---------- Source excerpt
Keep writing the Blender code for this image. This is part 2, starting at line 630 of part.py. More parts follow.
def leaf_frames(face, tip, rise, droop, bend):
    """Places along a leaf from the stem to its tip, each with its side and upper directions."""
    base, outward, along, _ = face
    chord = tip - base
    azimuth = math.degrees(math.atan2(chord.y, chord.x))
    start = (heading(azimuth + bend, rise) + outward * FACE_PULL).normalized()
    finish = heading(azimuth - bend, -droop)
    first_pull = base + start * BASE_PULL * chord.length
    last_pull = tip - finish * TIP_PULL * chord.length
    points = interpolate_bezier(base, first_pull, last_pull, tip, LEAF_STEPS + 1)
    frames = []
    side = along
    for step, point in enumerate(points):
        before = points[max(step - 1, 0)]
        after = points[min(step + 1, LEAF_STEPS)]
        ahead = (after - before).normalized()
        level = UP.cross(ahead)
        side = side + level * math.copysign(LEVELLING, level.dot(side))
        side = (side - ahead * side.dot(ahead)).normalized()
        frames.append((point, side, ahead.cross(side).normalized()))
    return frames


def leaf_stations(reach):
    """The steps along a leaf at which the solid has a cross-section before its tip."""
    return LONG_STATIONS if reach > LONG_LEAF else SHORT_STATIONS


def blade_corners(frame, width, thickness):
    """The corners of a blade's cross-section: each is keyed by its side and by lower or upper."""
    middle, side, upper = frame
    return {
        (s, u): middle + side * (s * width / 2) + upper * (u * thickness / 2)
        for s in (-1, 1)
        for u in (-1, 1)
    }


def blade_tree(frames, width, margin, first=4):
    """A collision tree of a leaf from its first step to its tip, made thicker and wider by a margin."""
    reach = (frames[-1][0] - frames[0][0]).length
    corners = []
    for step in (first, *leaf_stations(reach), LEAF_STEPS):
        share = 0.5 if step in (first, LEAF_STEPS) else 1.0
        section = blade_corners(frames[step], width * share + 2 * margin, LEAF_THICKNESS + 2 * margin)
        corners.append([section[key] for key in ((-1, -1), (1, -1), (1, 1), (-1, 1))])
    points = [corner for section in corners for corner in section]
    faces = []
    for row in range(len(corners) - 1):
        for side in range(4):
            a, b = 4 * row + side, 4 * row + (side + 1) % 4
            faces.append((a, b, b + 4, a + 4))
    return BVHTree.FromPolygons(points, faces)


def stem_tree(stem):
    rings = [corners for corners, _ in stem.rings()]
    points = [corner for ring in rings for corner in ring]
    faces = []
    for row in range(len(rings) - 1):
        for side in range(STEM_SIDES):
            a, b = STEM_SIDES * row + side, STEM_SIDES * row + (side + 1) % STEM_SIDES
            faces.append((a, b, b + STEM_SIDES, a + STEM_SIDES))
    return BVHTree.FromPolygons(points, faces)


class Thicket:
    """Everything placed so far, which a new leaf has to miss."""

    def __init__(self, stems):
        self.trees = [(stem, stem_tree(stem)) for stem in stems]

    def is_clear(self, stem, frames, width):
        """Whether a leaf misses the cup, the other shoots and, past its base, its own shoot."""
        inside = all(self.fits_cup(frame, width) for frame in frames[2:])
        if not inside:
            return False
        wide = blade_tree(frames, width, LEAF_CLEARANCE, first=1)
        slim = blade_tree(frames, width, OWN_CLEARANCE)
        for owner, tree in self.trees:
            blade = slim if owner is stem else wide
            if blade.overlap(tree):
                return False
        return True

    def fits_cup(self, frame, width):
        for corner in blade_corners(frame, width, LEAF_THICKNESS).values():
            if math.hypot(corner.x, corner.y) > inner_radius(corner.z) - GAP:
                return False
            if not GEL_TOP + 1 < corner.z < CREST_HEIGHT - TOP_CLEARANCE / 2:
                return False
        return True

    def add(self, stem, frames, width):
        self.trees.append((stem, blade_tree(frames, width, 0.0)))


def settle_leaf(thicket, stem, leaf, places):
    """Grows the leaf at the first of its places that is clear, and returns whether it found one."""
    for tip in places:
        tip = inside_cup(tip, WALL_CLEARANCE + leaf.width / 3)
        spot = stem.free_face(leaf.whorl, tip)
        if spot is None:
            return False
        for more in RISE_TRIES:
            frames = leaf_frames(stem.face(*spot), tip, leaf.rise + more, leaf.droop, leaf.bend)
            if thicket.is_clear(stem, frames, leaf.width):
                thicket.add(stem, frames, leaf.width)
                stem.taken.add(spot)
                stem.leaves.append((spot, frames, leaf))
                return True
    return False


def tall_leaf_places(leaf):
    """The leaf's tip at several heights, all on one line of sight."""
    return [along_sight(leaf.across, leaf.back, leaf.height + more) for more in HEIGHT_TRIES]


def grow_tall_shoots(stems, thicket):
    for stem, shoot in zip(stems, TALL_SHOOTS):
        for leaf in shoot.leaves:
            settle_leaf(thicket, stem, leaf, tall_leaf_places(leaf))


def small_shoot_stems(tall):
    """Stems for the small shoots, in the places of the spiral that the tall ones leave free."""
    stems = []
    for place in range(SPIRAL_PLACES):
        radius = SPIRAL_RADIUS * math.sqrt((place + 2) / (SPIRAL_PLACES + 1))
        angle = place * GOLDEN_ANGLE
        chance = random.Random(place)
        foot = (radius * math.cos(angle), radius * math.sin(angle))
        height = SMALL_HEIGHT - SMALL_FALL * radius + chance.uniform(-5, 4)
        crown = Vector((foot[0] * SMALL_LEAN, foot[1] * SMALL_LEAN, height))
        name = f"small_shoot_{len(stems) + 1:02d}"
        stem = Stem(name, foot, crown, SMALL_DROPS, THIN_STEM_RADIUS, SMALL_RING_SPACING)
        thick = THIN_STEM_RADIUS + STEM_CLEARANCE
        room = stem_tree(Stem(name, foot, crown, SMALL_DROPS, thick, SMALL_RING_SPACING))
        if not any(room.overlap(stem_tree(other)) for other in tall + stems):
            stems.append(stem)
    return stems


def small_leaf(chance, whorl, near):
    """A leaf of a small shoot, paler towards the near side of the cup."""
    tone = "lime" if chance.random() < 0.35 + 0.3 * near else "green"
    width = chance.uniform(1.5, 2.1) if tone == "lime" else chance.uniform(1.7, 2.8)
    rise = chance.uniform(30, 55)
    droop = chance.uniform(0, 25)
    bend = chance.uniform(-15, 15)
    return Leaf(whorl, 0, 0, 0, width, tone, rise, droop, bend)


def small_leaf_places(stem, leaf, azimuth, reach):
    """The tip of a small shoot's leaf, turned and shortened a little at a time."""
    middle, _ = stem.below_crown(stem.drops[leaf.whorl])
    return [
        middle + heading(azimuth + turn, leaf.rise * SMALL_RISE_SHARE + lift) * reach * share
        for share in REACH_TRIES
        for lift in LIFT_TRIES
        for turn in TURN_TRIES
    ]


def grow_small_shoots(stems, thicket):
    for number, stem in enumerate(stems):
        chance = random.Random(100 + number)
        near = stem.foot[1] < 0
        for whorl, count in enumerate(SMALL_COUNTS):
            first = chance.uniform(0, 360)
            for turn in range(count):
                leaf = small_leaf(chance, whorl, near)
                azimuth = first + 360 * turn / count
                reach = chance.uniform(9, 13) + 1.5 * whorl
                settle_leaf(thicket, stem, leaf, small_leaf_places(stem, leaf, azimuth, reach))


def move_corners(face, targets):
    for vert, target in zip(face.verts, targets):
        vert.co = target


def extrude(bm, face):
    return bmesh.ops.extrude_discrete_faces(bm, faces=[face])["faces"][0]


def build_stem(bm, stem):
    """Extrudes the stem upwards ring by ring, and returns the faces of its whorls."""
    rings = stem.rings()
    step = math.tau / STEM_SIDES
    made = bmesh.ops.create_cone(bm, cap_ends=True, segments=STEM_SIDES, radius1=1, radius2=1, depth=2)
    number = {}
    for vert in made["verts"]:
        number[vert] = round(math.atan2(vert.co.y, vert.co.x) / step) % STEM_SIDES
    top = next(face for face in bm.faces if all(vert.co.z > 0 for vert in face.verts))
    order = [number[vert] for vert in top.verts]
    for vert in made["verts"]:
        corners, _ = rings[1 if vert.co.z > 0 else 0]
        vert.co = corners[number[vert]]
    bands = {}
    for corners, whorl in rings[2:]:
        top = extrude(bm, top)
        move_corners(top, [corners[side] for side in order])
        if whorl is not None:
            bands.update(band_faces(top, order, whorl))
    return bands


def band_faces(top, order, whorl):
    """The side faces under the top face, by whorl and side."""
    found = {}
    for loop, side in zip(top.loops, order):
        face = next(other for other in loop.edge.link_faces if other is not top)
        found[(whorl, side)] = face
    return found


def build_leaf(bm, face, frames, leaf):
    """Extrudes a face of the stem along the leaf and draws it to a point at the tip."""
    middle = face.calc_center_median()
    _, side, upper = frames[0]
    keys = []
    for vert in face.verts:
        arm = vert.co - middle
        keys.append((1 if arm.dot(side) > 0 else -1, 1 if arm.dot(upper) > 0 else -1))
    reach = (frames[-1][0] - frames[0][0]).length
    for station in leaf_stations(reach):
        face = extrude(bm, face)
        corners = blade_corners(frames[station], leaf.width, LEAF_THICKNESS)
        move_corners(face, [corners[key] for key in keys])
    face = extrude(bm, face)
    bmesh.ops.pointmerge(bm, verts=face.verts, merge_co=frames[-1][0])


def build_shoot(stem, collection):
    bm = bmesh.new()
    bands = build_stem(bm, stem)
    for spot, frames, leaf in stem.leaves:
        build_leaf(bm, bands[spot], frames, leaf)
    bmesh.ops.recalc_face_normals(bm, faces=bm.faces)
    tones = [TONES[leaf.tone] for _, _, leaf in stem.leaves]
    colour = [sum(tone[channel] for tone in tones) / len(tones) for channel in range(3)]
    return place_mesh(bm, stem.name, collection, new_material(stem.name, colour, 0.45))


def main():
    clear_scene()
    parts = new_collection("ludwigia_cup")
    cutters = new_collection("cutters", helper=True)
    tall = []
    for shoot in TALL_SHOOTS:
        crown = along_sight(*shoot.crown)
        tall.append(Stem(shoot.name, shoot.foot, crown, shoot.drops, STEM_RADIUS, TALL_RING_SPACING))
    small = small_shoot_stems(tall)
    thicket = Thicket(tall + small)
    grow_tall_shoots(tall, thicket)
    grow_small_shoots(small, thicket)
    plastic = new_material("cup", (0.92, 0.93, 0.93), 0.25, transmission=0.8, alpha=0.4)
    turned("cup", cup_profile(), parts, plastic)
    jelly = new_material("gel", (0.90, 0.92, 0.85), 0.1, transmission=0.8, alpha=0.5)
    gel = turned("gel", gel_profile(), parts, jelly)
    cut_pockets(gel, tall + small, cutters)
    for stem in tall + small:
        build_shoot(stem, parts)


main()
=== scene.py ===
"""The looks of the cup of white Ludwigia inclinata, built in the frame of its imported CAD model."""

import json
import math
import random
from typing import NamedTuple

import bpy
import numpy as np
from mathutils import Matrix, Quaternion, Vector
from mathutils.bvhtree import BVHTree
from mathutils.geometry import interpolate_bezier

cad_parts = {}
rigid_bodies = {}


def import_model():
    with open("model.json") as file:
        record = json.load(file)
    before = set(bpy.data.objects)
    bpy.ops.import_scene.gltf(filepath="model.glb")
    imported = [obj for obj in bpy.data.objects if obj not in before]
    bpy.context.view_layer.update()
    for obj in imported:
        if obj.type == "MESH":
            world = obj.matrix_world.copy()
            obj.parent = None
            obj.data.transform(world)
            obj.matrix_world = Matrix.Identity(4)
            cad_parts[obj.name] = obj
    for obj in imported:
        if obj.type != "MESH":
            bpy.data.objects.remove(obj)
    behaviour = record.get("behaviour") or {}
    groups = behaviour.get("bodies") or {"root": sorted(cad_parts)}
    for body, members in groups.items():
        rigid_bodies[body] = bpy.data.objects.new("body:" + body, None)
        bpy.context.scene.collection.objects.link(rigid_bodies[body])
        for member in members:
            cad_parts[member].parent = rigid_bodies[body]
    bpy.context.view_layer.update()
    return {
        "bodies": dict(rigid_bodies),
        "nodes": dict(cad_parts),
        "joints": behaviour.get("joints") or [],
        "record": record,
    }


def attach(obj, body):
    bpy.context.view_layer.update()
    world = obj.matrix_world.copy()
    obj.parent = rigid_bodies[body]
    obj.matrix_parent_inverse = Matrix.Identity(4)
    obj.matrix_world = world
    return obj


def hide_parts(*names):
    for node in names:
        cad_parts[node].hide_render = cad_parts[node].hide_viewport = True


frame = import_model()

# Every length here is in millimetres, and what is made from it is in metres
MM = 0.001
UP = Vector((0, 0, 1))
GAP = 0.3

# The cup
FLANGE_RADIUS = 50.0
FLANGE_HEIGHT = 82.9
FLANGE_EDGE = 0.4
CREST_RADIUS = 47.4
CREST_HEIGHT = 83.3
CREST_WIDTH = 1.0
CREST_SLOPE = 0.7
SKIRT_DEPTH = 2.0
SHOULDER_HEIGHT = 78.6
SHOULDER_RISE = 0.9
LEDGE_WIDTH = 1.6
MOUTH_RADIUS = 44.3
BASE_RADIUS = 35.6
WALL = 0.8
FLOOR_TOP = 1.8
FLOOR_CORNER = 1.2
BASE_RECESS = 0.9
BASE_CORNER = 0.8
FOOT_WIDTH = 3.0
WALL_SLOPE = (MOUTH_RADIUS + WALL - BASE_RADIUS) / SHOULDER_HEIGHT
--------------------
- _What you need to do_:
Your task is to give again the lines from the one containing "0.25, transmission=0.8, alpha=0.4)" to the one containing "looks of the", both lines included, exactly and without anything added.

- _Complete response_:
    plastic = new_material("cup", (0.92, 0.93, 0.93), 0.25, transmission=0.8, alpha=0.4)
    turned("cup", cup_profile(), parts, plastic)
    jelly = new_material("gel", (0.90, 0.92, 0.85), 0.1, transmission=0.8, alpha=0.5)
    gel = turned("gel", gel_profile(), parts, jelly)
    cut_pockets(gel, tall + small, cutters)
    for stem in tall + small:
        build_shoot(stem, parts)


main()
=== scene.py ===
"""The looks of the cup of white Ludwigia inclinata, built in the frame of its imported CAD model."""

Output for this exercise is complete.